Oltre a cantautore e musicista, sei anche graphic designer. Realizzi tu le immagini dei tuoi album?

Diciamo che la curiosità e il bisogno di esprimere in chiave creativa è tutto per me. E qualsiasi mezzo trovi per farlo cerco di impiegarlo al meglio. Ho fatto il fotografo, il writer, il cantautore, il rapper, il grafico. Ad un certo punto mi sono anche chiesto cosa fossi o che senso avesse etichettarmi in base al periodo in cui sperimentavo una chiave differente della mia creatività.

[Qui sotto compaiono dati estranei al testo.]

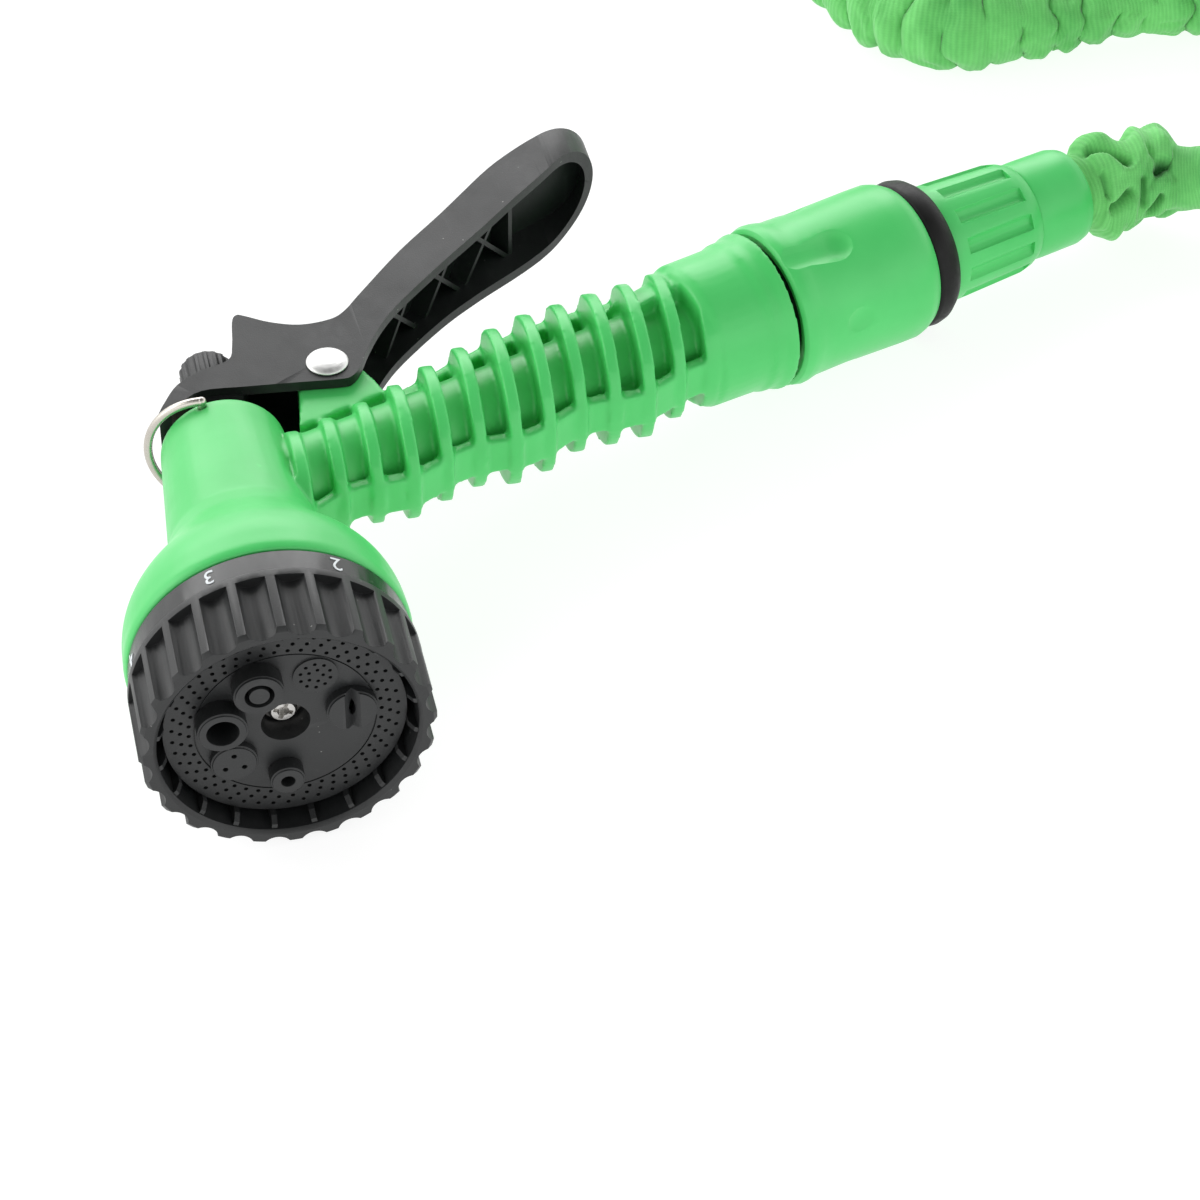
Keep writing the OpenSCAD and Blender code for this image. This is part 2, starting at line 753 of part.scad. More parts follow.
module tube(route, r, sides) {
  last = len(route) - 1;
  polyhedron(
    points = [for (i = [0 : last]) each tube_ring(route, i, r, sides)],
    faces = concat(
      [[for (k = [0 : sides - 1]) k]],
      [for (i = [0 : last - 1]) for (k = [0 : sides - 1])
        let (a = i * sides + k, b = i * sides + (k + 1) % sides)
        [b, a, a + sides, b + sides]],
      [[for (k = [sides - 1 : -1 : 0]) last * sides + k]]
    )
  );
}

module hose_run() {
  color(fabric_green) tube(run_route, hose_r, 10);
}

module hose_tail() {
  color(fabric_green) tube(tail_route, hose_r, 10);
}

// Outline of three touching strands, two below and one on top, r thick
module bundle(r) {
  lift = 0.866 * turn_gap;
  base = hose_r;
  union() {
    translate([coil_r - turn_gap / 2, base]) circle(r = r);
    translate([coil_r + turn_gap / 2, base]) circle(r = r);
    translate([coil_r, base + lift]) circle(r = r);
    polygon([
      [coil_r - turn_gap / 2, base - r], [coil_r + turn_gap / 2, base - r],
      [coil_r + turn_gap / 2 + 0.866 * r, base + r / 2],
      [coil_r + 0.866 * r, base + lift + r / 2],
      [coil_r - 0.866 * r, base + lift + r / 2],
      [coil_r - turn_gap / 2 - 0.866 * r, base + r / 2]
    ]);
  }
}

module hose_coil() {
  color(fabric_green) translate([coil_x, coil_y, 0.2])
    rotate_extrude($fn = 96) bundle(hose_r);
}

module hose_tie() {
  color(black) translate([coil_x, coil_y, 0.2]) rotate([0, 0, -35]) intersection() {
    rotate([90, 0, 0]) translate([0, 0, -9]) linear_extrude(18) difference() {
      bundle(hose_r + 1.8);
      bundle(hose_r + 0.2);
    }
    translate([60, -20, 0]) cube([90, 40, 60]);
  }
}

// ---- Tap end of the hose ---------------------------------------------------

tap_x = 97.6;
tap_y = 186;
tap_z = 17.2;

module tap_collar() {
  color(green) translate([tap_x, tap_y, tap_z]) rotate([-90, 0, 0])
    rotate_extrude() polygon([
      [8.4, 0], [10.6, 0], [12, 1.2], [12.3, 3], [12.3, 14.5], [14.5, 16],
      [14.5, 18.8], [6, 18.8], [6, 14.5], [8.4, 14.5]
    ]);
}

module tap_nut() {
  color(green) translate([tap_x, tap_y + 15.6, tap_z]) rotate([-90, 0, 0]) difference() {
    rotate_extrude($fn = 96) polygon([
      [12.5, 0], [15.4, 0], [16.8, 1.6], [17, 4], [17, 24], [16.4, 25.4],
      [13.3, 25.4], [13.3, 5.8], [13.6, 5.8], [13.6, 3.2], [14.7, 3.2], [14.7, 0.9],
      [12.5, 0.9]
    ]);
    for (i = [0 : 15]) rotate([0, 0, i * 22.5])
      translate([18.2, 0, 5]) cylinder(r = 2.2, h = 17, $fn = 32);
  }
}

module tap_washer() {
  color([0.15, 0.15, 0.15]) translate([tap_x, tap_y + 18.8, tap_z]) rotate([-90, 0, 0])
    ring(13.5, 6.5, 2.6);
}

gun_body();
port_seal();
seal_spring();
detent_ball();
detent_spring();
dial_ring();
spray_plate();
selector_disc();
flat_tip();
soaker_disc();
cone_tip();
stream_tip();
mist_disc();
jet_tip();
dial_washer();
dial_screw();
valve_stem();
valve_plunger();
valve_washer();
valve_spring();
stem_o_ring();
gland_nut();
flow_knob();
lever();
lever_rivet();
lock_wire();
inlet_spigot();
spigot_o_ring();
connector_body();
connector_seal();
locking_claws();
connector_sleeve();
sleeve_bumper();
sleeve_spring();
hose_nut();
hose_collar();
hose_run();
hose_coil();
hose_tail();
hose_tie();
tap_collar();
tap_nut();
tap_washer();
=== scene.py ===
import json
import math

import bmesh
import bpy
import numpy as np
from mathutils import Matrix, Vector


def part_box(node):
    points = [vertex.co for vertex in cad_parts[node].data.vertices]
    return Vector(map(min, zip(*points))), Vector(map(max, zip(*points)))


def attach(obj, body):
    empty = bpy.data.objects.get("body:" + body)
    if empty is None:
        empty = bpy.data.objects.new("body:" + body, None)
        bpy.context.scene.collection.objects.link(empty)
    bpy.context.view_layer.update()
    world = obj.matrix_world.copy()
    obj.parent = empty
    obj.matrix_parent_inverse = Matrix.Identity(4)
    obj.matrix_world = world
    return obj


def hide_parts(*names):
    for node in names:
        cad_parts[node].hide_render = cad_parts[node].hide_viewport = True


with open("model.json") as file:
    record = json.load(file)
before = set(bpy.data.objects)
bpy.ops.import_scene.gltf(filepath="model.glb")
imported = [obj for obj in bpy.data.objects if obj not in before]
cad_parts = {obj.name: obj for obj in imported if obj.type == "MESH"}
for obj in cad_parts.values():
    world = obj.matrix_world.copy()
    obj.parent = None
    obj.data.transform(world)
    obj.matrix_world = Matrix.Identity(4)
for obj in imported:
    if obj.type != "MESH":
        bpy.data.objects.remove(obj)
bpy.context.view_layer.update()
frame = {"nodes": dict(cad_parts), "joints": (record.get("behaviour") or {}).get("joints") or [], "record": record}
nodes = frame["nodes"]
MM = 0.001

# ---- Frames -----------------------------------------------------------------
# The gun's own frame: dial face at y = 0, barrel axis along +Y, handle in z = 0.

joint_axis = {j["name"]: Vector(j["axis"]) for j in frame["joints"]}
dial_low, dial_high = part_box("dial_ring")
gun_origin = Vector((
    (dial_low.x + dial_high.x) / 2, dial_low.y, (dial_low.z + dial_high.z) / 2))
hinge_axis = joint_axis["trigger_squeeze"].normalized()
if hinge_axis.z < 0:
    hinge_axis = -hinge_axis
spray_axis = Vector((0, 1, 0))
across_axis = spray_axis.cross(hinge_axis).normalized()
gun_turn = Matrix((across_axis, spray_axis, hinge_axis)).transposed()


def gun(x, y, z):
    """Point of the gun's own frame, given in millimetres, in the row frame."""
    return gun_origin + gun_turn @ Vector((x, y, z)) * MM


def round_spray(r, angle, y):
    """Point at radius r and angle round the spray axis, y behind the dial's face."""
    a = math.radians(angle)
    return gun(r * math.cos(a), y, r * math.sin(a))


# ---- Camera -------------------------------------------------------------------

camera_data = bpy.data.cameras.new("camera")
camera_data.sensor_width = 36
camera_data.lens = 103.354
camera_data.clip_end = 20
camera = bpy.data.objects.new("camera", camera_data)
camera.location = (-0.11436, -0.5931, 0.53832)
camera.rotation_euler = [math.radians(a) for a in (46.12412, 3.20092, -12.90102)]
bpy.context.scene.collection.objects.link(camera)
bpy.context.scene.camera = camera

# ---- Small tools ----------------------------------------------------------------


def add_mesh(name, vertices, faces, material=None, smooth=True):
    mesh = bpy.data.meshes.new(name)
    mesh.from_pydata([tuple(v) for v in vertices], [], faces)
    mesh.update()
    mesh.polygons.foreach_set("use_smooth", [smooth] * len(mesh.polygons))
    piece = bpy.data.objects.new(name, mesh)
    bpy.context.scene.collection.objects.link(piece)
    if material is not None:
        mesh.materials.append(material)
    return piece


def ease(t):
    t = np.clip(t, 0, 1)
    return t * t * (3 - 2 * t)


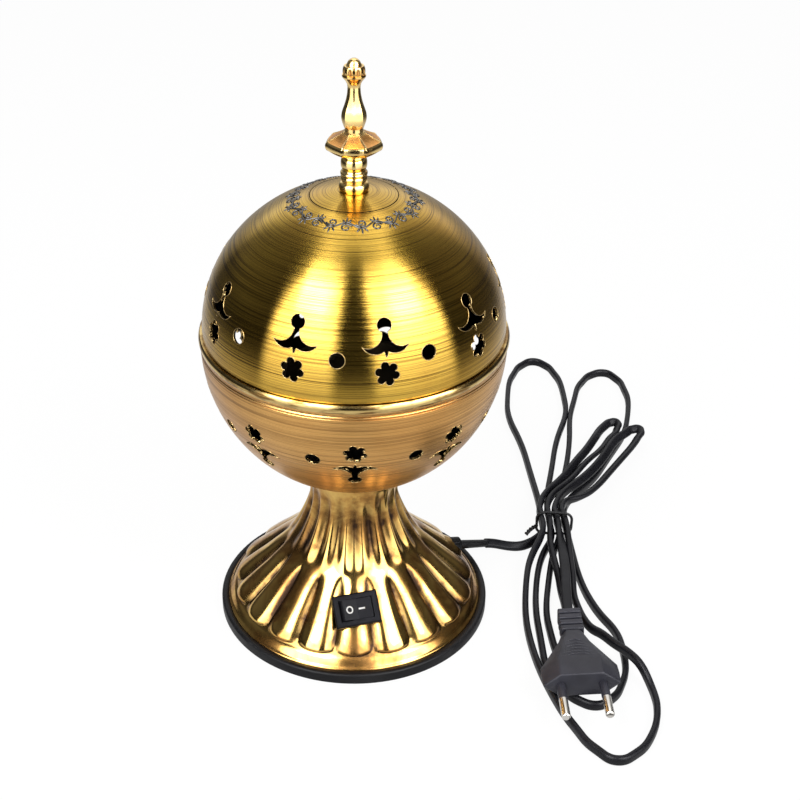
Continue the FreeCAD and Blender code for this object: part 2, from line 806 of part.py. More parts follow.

Mi definisco artista, nulla più e nulla meno, il peso delle singole etichette è pesante da gestire nei confronti del pubblico, dire di essere cantautore vuol dire mettersi in una categoria in cui altri migliori di te hanno fatto il meglio solo in quello. Come dice sempre Zeep, sono troppo dark per essere indie, troppo happy per essere un rapper, troppo qualsiasi cosa per essere rinchiuso in un’etichetta in particolare. Le grafiche assolutamente sì, il più delle volte sono mie stesse creazioni. Nel caso di “Polline” ho lasciato autonomia a Fritz The Kats, mio caro amico e collega illustratore, gli ho lanciato un’ idea che ha saputo incarnare al meglio, poi modificata successivamente per essere adatta all’impiego musicale.

In Oklahoma, altro tuo singolo uscito quest’anno, canti “Se non possiedi ciò che vuoi, alzi il culo e te lo prendi”. È un po’ la tua filosofia di vita?

Per essere onesti, la frase è nata dalla penna di Muddle. E per assurdo sì, è il mio modo di vivere tutto. Non accetto la resa, non riesco a mettere la parola “fine” su nulla. Ci provo sempre, fino a che non ho un briciolo di speranza, fino all’ultimo soffio di fiato. In tutto, dai rapporti con le persone, ai lavori. Quello che vuoi, se ci provi e resisti prima o poi lo ottieni, se non riesci vuol dire che ti sei arreso prima, il difficile sta nel resistere alla vita, perché non sempre il percorso artistico funziona dal giorno zero. Alcuni riescono dopo un anno, altri dopo 10. Il punto è riuscire a resistere fino a che non si è adatti e maturi ai tempi, al mercato, alla musica.

Quali artisti (italiani e non) stimi di più al momento?

Stimo molto la longevità della penna di Marracash, che più passa il tempo e più mi stupisce. Stimo la capacità di passare da un settore artistico all’altro di Salmo, stimo la capacità di rappresentare in modo semplice le emozioni e i momenti quotidiani di Carl Brave. Dell’estero amo tutto: il background, la cultura e la voglia di rompere le regole, che qui manca da sempre.